Komşularla ticareti önemseyen Gaziantep, önümüzdeki günlerde Ticaret Odası Başkanı, Vali Lütfullah Bilgin ve 57 işadamıyla Beyrut’a bir çıkarmaya hazırlanıyor.

Lübnan ile ticari ilişkilerini geliştirmeye çalışan sadece Gaziantep desek haksızlık olur.

Yılda 16 fuar düzenleyen Türkel Fuarcılık bugünlerde bu ülkede üçüncü fuarını düzenlemiş durumda.

Beyrut 2004 Moda Fuarı’na 34 firma ve tanınmış mankenlerimizi getiren Türkel Fuarcılık gezdiğimiz fuara Türkiye damgasını atmayı başarmış. Zira önceki gün Beyrut’tan dönerken uçakta gözattığım Fransızca ‘L’Orient, Le Jour’ da aynen bu başlığı atmıştı: ‘Fuarda Türkiye damgası.’

Yine elçimiz Cemalettin Kart’tan aldığımız bilgilere göre, Lübnanlıların aşina oldukları Türk markaları arasında Vestel, Damat Tween, Zeki Triko, Escort bilgisayar, Mavi Jeans, Sarar, Beko’yu saymak mümkün.

İskenderun karidesi nasıl kurtulacak?

BEYRUT
deniz kıyısında ama balığı kıt.

Dinamitlemeden ötürü balık azaldığı için deniz ürünlerinin çoğu Dubai’den ve İskenderun’dan geliyor. Na yazık ki, ta Lübnan’a mal gönderen İskenderunlu balıkçılar şimdi MV Ulla gemisinin yol açtığı çevre felaketiyle karşı karşıya. İnsanlar nasıl denize girecek? Balıklar ve özellikle artık marka haline gelmiş ‘İskenderun karidesleri’ ne olacak?

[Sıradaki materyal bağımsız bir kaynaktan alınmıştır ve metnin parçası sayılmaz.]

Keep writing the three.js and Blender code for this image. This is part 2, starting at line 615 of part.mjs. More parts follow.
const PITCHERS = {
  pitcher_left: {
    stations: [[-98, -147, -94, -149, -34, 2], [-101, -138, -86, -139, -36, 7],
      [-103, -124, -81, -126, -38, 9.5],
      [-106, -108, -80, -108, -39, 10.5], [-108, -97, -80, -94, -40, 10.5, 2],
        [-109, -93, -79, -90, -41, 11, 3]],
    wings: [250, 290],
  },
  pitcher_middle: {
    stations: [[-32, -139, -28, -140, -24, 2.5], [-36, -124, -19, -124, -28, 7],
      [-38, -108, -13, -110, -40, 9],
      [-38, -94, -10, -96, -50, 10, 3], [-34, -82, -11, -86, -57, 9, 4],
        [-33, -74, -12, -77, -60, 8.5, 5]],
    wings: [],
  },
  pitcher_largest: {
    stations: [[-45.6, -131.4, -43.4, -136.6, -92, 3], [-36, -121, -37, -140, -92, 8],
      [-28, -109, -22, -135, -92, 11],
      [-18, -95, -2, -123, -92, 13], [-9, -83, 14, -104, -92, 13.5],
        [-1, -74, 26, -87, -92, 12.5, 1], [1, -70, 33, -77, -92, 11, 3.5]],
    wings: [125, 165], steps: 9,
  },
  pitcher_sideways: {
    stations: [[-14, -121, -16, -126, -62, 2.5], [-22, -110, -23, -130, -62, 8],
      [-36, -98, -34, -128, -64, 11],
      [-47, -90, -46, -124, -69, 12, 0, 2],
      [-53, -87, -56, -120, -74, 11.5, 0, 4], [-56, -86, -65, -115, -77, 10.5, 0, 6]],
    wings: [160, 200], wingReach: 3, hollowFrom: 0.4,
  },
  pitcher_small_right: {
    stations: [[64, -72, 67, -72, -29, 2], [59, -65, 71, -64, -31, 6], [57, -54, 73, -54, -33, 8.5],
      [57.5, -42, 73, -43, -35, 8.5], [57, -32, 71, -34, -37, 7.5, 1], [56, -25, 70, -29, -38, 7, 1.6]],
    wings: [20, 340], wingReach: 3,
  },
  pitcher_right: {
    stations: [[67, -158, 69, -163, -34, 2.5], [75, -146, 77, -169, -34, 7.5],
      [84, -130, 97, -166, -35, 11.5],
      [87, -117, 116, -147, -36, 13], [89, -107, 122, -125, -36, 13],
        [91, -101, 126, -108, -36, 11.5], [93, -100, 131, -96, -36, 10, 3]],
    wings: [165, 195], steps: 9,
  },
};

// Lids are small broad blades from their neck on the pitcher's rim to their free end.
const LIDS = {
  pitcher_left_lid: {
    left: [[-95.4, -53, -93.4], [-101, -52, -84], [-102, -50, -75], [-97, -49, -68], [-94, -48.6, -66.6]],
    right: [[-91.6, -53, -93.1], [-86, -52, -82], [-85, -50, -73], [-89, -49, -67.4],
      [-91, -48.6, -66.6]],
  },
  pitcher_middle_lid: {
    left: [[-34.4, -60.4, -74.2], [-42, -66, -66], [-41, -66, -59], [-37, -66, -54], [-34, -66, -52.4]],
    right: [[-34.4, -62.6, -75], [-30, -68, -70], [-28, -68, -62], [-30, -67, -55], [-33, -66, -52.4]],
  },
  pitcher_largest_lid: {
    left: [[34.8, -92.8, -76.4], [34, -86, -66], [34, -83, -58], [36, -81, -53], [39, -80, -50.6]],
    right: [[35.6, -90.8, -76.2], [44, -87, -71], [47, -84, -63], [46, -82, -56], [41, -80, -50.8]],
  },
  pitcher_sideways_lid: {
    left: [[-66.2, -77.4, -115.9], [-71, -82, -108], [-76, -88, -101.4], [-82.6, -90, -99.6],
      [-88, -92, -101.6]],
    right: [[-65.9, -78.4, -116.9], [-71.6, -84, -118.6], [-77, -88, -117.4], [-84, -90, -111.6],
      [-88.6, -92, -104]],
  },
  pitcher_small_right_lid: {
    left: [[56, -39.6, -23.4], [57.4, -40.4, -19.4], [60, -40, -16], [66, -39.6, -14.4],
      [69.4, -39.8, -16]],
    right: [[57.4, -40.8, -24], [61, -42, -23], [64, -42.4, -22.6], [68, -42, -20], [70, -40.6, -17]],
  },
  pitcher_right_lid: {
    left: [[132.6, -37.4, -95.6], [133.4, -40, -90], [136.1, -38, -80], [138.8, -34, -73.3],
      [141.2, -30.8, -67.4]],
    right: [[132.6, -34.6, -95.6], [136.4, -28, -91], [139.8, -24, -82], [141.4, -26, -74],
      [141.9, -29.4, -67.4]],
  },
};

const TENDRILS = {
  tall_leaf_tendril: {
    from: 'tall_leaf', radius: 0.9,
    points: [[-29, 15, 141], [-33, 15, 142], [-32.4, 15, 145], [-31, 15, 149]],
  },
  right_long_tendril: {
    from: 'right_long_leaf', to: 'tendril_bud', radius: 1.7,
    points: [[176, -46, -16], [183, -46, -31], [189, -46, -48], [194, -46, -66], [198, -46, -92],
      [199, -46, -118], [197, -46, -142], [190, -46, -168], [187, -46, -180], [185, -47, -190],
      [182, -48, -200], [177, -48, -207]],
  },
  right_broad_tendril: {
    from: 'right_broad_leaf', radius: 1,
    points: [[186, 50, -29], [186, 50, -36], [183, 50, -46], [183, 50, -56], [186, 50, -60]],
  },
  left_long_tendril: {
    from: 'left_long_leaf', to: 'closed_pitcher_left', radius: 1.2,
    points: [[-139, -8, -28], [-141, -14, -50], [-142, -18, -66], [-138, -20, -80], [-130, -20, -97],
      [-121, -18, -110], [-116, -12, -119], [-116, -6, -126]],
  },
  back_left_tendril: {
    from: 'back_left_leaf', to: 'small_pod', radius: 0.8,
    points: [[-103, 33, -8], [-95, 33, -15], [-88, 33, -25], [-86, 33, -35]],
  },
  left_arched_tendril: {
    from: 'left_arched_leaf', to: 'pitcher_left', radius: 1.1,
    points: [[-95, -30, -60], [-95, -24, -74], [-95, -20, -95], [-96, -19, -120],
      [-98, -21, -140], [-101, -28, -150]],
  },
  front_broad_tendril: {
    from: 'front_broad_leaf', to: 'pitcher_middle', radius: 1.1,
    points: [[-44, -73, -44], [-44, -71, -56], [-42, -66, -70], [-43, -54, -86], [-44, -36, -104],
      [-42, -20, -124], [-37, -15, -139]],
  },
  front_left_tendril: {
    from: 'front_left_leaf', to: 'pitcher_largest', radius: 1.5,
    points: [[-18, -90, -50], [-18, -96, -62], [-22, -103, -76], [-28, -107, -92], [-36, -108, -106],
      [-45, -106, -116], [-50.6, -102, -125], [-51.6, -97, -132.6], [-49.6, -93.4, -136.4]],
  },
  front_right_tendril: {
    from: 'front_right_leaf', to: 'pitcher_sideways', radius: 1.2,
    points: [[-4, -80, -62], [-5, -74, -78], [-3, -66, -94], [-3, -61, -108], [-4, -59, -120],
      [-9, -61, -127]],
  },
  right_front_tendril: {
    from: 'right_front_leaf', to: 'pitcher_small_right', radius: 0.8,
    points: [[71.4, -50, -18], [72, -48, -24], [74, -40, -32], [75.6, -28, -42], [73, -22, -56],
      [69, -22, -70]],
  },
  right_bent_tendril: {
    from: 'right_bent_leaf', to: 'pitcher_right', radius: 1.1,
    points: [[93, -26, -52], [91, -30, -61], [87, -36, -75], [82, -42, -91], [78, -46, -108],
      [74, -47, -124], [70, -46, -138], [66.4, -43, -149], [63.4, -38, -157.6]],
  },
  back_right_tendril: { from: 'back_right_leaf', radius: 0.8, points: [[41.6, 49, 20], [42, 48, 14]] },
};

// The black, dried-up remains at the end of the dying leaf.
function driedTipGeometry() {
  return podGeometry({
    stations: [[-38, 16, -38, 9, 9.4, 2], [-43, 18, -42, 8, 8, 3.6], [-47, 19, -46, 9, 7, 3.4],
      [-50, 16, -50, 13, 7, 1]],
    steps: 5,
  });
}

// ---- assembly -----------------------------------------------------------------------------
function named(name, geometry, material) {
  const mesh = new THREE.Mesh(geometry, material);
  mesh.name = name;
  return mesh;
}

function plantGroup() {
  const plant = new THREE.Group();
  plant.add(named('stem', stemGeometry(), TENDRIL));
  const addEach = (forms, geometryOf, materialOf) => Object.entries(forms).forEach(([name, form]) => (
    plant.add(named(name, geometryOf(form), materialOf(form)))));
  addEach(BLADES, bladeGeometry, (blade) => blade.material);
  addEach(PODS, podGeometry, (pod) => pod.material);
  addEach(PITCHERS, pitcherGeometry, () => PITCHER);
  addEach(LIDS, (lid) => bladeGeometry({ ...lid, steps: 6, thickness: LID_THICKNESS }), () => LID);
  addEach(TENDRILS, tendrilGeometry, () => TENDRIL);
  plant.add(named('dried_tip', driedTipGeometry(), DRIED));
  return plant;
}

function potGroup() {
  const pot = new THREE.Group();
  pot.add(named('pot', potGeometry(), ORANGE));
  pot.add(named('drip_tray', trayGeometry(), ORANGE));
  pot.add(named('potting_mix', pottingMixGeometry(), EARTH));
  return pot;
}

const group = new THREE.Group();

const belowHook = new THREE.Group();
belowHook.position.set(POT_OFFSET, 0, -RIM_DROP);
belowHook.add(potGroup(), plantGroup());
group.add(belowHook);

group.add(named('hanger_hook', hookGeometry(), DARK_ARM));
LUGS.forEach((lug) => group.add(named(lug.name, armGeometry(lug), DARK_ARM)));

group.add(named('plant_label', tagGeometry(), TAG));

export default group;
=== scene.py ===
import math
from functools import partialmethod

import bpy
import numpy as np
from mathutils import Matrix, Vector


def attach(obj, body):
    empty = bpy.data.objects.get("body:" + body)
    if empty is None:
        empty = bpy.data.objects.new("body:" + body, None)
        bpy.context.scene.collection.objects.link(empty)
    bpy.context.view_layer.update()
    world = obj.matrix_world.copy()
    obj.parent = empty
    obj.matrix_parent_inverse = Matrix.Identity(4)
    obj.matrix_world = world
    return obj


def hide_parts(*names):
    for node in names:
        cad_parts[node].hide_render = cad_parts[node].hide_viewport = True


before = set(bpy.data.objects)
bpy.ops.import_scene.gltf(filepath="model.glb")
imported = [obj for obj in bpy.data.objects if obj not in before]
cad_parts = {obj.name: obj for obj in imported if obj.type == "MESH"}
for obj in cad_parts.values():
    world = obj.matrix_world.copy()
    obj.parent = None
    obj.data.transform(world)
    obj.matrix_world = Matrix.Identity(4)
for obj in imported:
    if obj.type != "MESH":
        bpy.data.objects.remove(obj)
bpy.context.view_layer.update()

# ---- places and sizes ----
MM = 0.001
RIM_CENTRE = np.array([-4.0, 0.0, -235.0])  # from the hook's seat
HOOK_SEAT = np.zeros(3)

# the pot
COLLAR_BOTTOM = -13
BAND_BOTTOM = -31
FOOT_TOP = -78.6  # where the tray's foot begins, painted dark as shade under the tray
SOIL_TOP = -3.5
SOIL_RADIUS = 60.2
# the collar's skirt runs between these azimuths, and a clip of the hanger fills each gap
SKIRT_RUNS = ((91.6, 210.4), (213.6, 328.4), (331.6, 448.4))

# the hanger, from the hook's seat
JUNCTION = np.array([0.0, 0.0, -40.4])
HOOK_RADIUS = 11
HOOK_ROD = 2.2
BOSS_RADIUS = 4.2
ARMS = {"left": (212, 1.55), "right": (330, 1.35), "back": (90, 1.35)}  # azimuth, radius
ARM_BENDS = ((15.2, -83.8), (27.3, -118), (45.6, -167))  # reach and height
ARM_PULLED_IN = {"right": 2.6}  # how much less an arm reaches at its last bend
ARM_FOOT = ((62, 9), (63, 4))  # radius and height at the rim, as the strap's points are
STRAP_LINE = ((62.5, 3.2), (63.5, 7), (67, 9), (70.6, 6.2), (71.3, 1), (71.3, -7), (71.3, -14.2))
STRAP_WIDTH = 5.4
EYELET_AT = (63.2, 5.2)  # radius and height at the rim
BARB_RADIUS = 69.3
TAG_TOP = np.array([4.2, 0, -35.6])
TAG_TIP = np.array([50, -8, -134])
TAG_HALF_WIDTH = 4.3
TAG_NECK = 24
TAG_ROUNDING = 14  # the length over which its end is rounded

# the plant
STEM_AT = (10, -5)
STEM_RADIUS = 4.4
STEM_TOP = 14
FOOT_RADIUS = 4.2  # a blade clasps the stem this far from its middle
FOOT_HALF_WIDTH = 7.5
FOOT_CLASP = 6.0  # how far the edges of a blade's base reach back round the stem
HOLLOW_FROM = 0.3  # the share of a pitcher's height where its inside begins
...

Dün sabah Doğu Akdeniz Çevre Dernekleri ortak sekreteri ve İskenderun Çevre Koruma Derneği Genel Sekreteri Oktay Demirkan ile konuşuyorum. Çevre Koruma Derneği, 13 Ağustos’ta bir bildiriyle tehlikeye dikkat çekmiş.

Demirkan ‘Tam 24 gün sonra gemi battı’ diyor. Dernek, batan geminin ne durumda olduğunu belirlemek için dün bir tespit davası açmış. ‘Sabotaj varsa bunu ortaya çıkartabiliriz. Şu anda ne olduğu belli değil’ diyor Demirkan.

Verdiği bilgiye göre, gemideki krom maddesi suyla temasta çimento gibi oluyormuş. Yapılması gereken, hızla batığın çıkartılması ve su ile balık analizlerinin yapılması.

‘Halk panik içerisinde. Balıkçılar mal satamamış. Kromun suya karışıp karışmadığını anlamak için yapılacak tek şey analiz’ diyen Demirken gönüllü bilimsel araştırma kuruluşlarına çağrıda bulunuyor. Umarım çağrısına hemen kulak verecek birileri çıkar.